WHAT IS EXPECTED ▸ Both end lines count: copy exactly from the line that contains "Part.makeCompound([gland_locknut(x) for x" to the line that contains "obj.parent = None", and only those lines.

DATASET EXCERPT ▸
━━━━━━
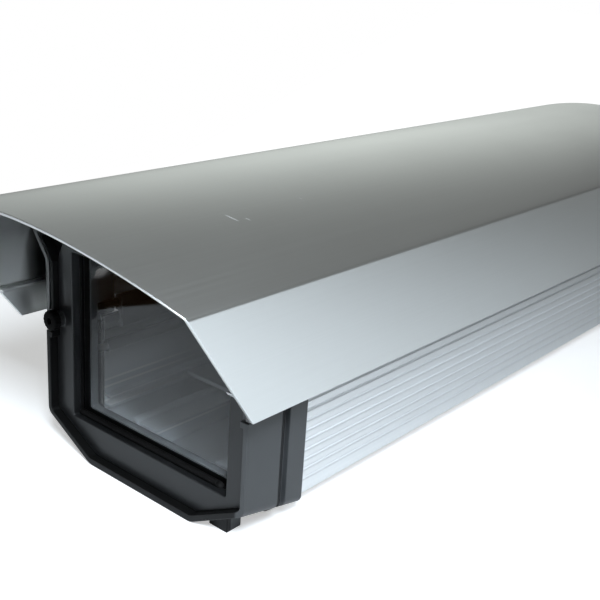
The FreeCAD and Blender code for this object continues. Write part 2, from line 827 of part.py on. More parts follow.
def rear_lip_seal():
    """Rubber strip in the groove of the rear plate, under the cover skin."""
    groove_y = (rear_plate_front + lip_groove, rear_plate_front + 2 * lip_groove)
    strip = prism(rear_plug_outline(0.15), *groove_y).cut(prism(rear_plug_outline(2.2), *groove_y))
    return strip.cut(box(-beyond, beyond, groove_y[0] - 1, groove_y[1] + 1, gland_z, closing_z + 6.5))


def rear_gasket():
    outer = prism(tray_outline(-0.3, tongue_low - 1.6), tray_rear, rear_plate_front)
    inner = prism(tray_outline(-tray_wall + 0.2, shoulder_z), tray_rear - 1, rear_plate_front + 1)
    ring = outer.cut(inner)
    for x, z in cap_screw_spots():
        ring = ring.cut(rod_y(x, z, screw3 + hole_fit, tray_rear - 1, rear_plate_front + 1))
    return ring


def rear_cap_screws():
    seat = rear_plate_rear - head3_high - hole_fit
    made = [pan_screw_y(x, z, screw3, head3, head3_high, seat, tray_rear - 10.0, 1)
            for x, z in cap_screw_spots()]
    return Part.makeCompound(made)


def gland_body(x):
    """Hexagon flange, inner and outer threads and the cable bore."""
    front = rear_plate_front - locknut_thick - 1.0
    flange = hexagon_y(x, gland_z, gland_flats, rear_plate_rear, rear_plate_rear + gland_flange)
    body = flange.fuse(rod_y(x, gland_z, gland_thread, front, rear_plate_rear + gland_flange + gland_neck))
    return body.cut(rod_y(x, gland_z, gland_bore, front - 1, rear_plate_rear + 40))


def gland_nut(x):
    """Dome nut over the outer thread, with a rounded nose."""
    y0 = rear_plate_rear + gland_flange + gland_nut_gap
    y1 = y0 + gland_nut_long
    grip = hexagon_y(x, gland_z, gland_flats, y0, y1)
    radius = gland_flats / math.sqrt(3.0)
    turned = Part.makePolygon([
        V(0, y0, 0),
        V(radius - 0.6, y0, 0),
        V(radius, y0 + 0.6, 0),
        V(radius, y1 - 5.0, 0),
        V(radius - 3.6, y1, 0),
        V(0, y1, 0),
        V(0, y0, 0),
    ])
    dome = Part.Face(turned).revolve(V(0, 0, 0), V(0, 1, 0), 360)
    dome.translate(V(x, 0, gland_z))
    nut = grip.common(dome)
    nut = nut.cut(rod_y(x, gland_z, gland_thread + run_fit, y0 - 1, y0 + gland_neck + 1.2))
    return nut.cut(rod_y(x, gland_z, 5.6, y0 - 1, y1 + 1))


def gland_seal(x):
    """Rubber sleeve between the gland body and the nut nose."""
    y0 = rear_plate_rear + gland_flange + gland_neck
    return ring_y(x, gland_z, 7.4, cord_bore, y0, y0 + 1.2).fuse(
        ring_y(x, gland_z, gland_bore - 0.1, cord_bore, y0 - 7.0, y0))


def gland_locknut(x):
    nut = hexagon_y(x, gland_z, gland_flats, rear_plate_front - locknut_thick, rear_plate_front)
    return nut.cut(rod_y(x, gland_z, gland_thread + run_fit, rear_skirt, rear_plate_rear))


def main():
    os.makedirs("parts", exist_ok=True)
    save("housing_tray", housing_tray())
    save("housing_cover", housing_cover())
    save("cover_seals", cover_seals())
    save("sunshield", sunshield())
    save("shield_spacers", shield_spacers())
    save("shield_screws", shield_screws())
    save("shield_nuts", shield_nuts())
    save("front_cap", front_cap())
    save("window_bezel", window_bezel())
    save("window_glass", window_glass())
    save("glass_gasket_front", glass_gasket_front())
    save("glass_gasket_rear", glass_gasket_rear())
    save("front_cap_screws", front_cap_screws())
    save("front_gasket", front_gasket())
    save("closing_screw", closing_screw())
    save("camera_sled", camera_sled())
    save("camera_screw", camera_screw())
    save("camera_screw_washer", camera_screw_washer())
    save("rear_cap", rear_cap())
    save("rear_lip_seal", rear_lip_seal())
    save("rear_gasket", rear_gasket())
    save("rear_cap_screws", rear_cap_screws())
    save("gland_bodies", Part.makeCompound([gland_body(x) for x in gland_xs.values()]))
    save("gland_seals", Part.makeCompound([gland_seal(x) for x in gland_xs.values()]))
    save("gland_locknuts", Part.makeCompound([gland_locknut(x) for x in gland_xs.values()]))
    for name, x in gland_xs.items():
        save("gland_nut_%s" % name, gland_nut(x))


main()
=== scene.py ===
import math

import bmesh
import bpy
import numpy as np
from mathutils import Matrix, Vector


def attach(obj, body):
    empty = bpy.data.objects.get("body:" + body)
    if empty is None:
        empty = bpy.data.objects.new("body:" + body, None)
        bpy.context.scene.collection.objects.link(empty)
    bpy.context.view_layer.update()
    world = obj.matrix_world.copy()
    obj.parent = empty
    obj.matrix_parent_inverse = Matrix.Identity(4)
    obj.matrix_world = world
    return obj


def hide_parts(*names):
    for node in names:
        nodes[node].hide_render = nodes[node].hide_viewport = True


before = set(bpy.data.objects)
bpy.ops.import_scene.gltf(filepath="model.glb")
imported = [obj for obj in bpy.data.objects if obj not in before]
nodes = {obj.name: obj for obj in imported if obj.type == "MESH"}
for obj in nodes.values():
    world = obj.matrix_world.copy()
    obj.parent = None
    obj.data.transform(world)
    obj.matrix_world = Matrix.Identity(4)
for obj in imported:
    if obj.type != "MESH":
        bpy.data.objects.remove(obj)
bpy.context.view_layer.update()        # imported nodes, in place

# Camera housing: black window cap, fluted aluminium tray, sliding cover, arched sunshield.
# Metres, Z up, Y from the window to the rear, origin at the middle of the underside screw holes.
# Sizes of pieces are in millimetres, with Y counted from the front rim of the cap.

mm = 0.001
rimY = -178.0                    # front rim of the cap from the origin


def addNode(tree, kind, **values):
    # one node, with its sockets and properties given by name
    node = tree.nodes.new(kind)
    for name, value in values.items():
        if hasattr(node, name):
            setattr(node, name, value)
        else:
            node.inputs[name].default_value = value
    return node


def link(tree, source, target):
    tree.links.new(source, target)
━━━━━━
THE RESULT ▸
    save("gland_locknuts", Part.makeCompound([gland_locknut(x) for x in gland_xs.values()]))
    for name, x in gland_xs.items():
        save("gland_nut_%s" % name, gland_nut(x))


main()
=== scene.py ===
import math

import bmesh
import bpy
import numpy as np
from mathutils import Matrix, Vector


def attach(obj, body):
    empty = bpy.data.objects.get("body:" + body)
    if empty is None:
        empty = bpy.data.objects.new("body:" + body, None)
        bpy.context.scene.collection.objects.link(empty)
    bpy.context.view_layer.update()
    world = obj.matrix_world.copy()
    obj.parent = empty
    obj.matrix_parent_inverse = Matrix.Identity(4)
    obj.matrix_world = world
    return obj


def hide_parts(*names):
    for node in names:
        nodes[node].hide_render = nodes[node].hide_viewport = True


before = set(bpy.data.objects)
bpy.ops.import_scene.gltf(filepath="model.glb")
imported = [obj for obj in bpy.data.objects if obj not in before]
nodes = {obj.name: obj for obj in imported if obj.type == "MESH"}
for obj in nodes.values():
    world = obj.matrix_world.copy()
    obj.parent = None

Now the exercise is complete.